Material provided:
○ ○ ○ ○ ○

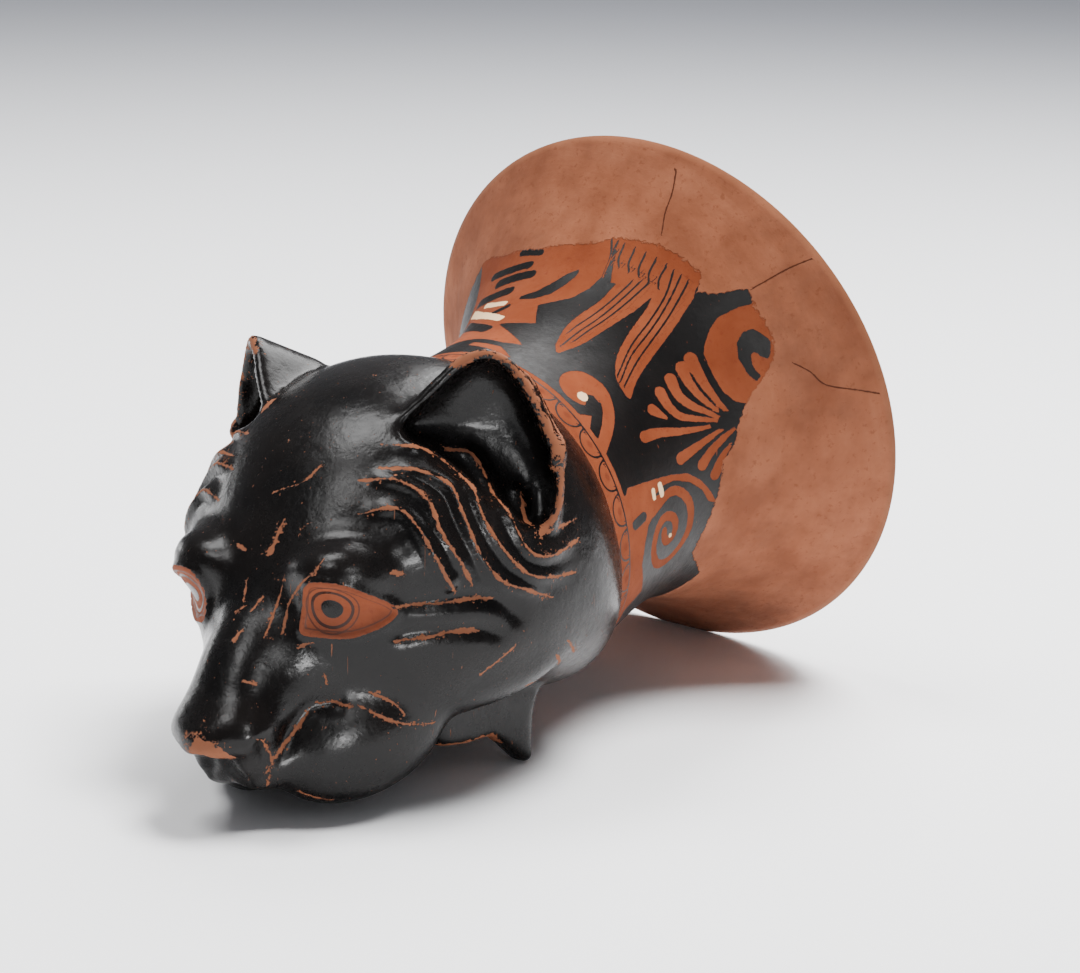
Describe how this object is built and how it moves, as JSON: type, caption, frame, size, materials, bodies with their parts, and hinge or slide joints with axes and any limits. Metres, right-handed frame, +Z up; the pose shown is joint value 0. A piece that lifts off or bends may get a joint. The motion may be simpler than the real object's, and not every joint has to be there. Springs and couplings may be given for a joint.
{
  "type": "rhyton",
  "caption": "Clay drinking vessel with a short painted bowl, a wide flared rim and an end moulded as a big cat's head, lying on its side.",
  "frame": {"origin": "on the ground, below the middle of the vessel's box as it lies", "axes": "+Z up; -Y towards the animal's nose and +Y towards the mouth of the bowl, along the length; +X to the animal's left"},
  "size_m": [0.12, 0.1692, 0.1164],
  "materials": {
    "glazed_clay": "black gloss with areas of bare orange clay"
  },
  "bodies": {
    "root": {"rhyton": "glazed_clay"}
  },
  "joints": []
}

○ ○ ○ ○ ○

Exercise description:
Once more, set down the full listing, verbatim.

Task answer:
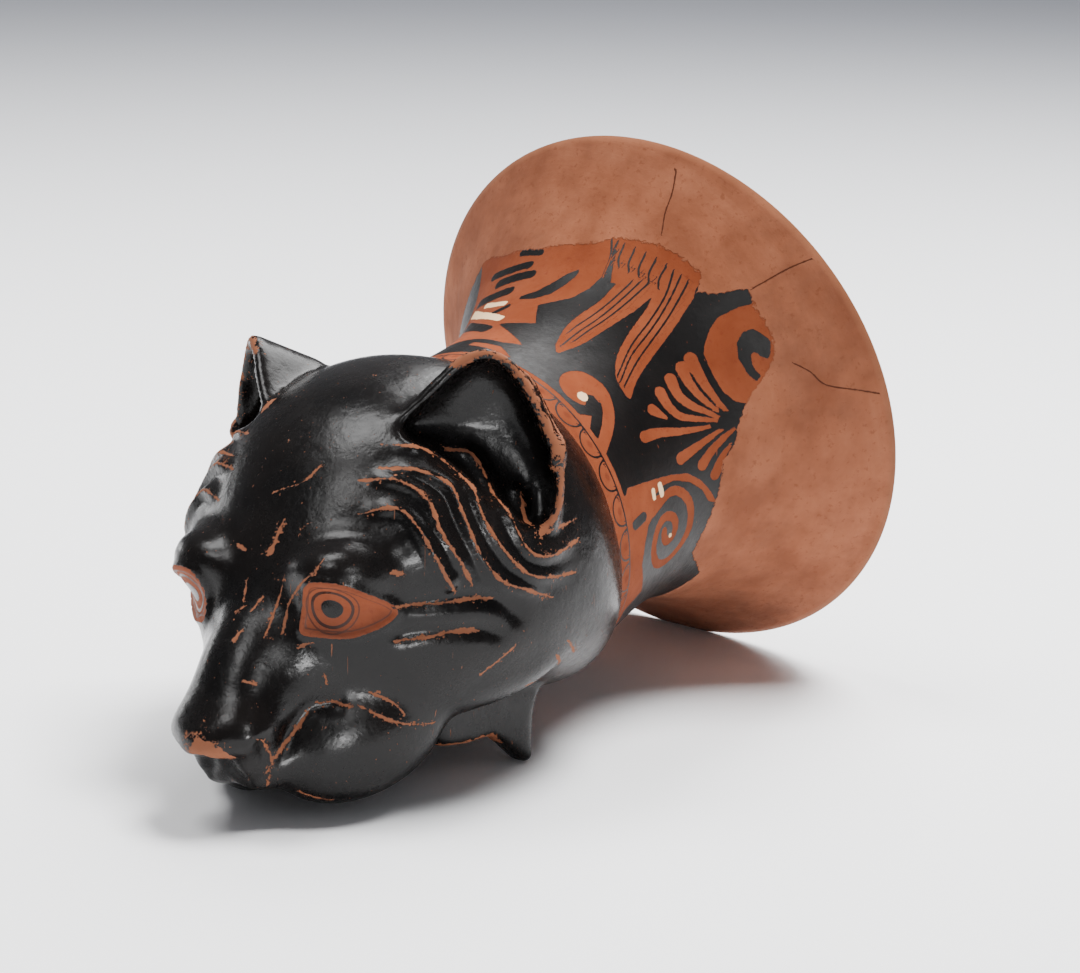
Describe how this object is built and how it moves, as JSON: type, caption, frame, size, materials, bodies with their parts, and hinge or slide joints with axes and any limits. Metres, right-handed frame, +Z up; the pose shown is joint value 0. A piece that lifts off or bends may get a joint. The motion may be simpler than the real object's, and not every joint has to be there. Springs and couplings may be given for a joint.
{
  "type": "rhyton",
  "caption": "Clay drinking vessel with a short painted bowl, a wide flared rim and an end moulded as a big cat's head, lying on its side.",
  "frame": {"origin": "on the ground, below the middle of the vessel's box as it lies", "axes": "+Z up; -Y towards the animal's nose and +Y towards the mouth of the bowl, along the length; +X to the animal's left"},
  "size_m": [0.12, 0.1692, 0.1164],
  "materials": {
    "glazed_clay": "black gloss with areas of bare orange clay"
  },
  "bodies": {
    "root": {"rhyton": "glazed_clay"}
  },
  "joints": []
}